Depuis plus de 25 ans maintenant, la prise en considération dans le processus judiciaire de la personne qui a été victime s’est considérablement améliorée même s’il reste encore beaucoup à faire. L’influence de M. Badinter, Garde des Sceaux a été décisive sur le sujet, sa vision d’ensemble du Droit lui a permis de proposer des évolutions ambitieuses et progressistes. Il porte la loi d’abolition de la peine de mort devant le Parlement mais pourtant, la loi qui portera son nom est une loi de protection des personnes qui ont été victimes d’accidents. « Et j’en suis très fier » ne manque-t-il pas de faire remarquer. De plus, il a compris que l’aide aux victimes ne pourrait être abordée que dans un contexte global, par le droit bien sûr, mais aussi par la société civile. Il est à l’origine du développement des associations d’aide aux victimes et expliquait, lors du congrès des 20 ans de l’INAVEM (Institut national d'aide aux victimes et de médiation). « J’étais convaincu que ce qui convenait était de réussir à partir d’associations afin que cela pénètre en profondeur dans la société française ».


Dès lors que l’on est attaché au concept de Droit de l’Homme et de Libertés fondamentales, on
perçoit qu’il est ridicule de partitionner le Droit2. La création du juge des victimes et sa présentation par la Garde des Sceaux comme étant le pendant du juge de l’application des peines pour les détenus témoigne d’une partition du droit, d’une conception éclatée et sans cohérence de la Justice. Le GENEPI s’est déjà interrogé sur la question de la place de la victime dans le procès pénal. Nous étions arrivés à une prise de position (en juin 2005) qui mettait en exergue les dangers de l’amplification de la place de la partie civile dans le procès pénal au nom d’une inquiétante vision du procès comme « justice thérapie ». Nous nous étions inquiétés de ces plaidoiries de parties civiles allant jusqu’à aborder la peine et néanmoins nous défendions le développement des procédures d’aide et d’accompagnement : « L'attention portée à la victime ne doit pas passer par la recherche d'une condamnation sévère mais par une attention plus grande portée à sa détresse, une aide à se reconstruire. »
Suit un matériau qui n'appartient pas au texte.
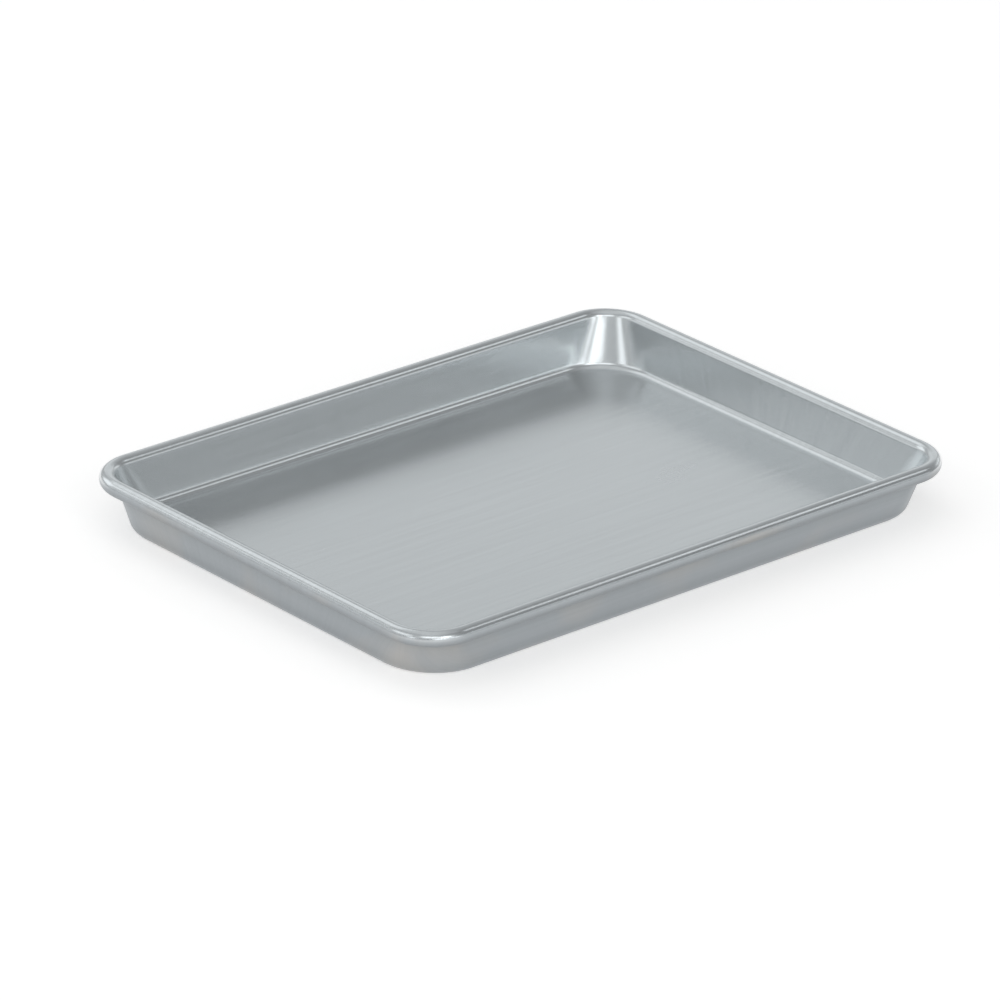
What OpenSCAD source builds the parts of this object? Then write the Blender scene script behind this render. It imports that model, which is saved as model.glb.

Dans son dernier livre, L’homme compassionnel (Seuil, 2008), Myriam Revault D’Allonnes s’interroge sur le sentiment de compassion, nouvelle forme de légitimité et nouveau moteur de l’action politique. Avec elle, nous nous inquiétons de la disparition du discours politique des notions d’inégalités ou d’injustices au profit d’un diktat de l’affect qui nous empêche de nous projeter dans l’avenir et d’envisager avec rationalité et sérénité les moyens d’atteindre l’équilibre qui caractérise la vie de la cité en paix.
1 On peut suggérer deux explications à cette simplification : d’une part, le surgissement de l’idée inconsciente de connotation sacrificielle de la victime (cf. R. Girard, La violence et le sacré, 1972 ou G. Rosolato, Le sacrifice, repères psychanalytiques, 1987) ; d’autre part, l’utilisation politique de la personne qui a été victime dans les dérives d’un jeu médiatique et politique compassionnel qui permettent de légitimer le politique lui-même et des projets de contrôle social fort.
2 On notera que ce n’est pas exactement la vision du Président de la République qui déclarait le 20 août 2007 : « Le premier des droits de l’homme à défendre, c’est le droit de la victime ».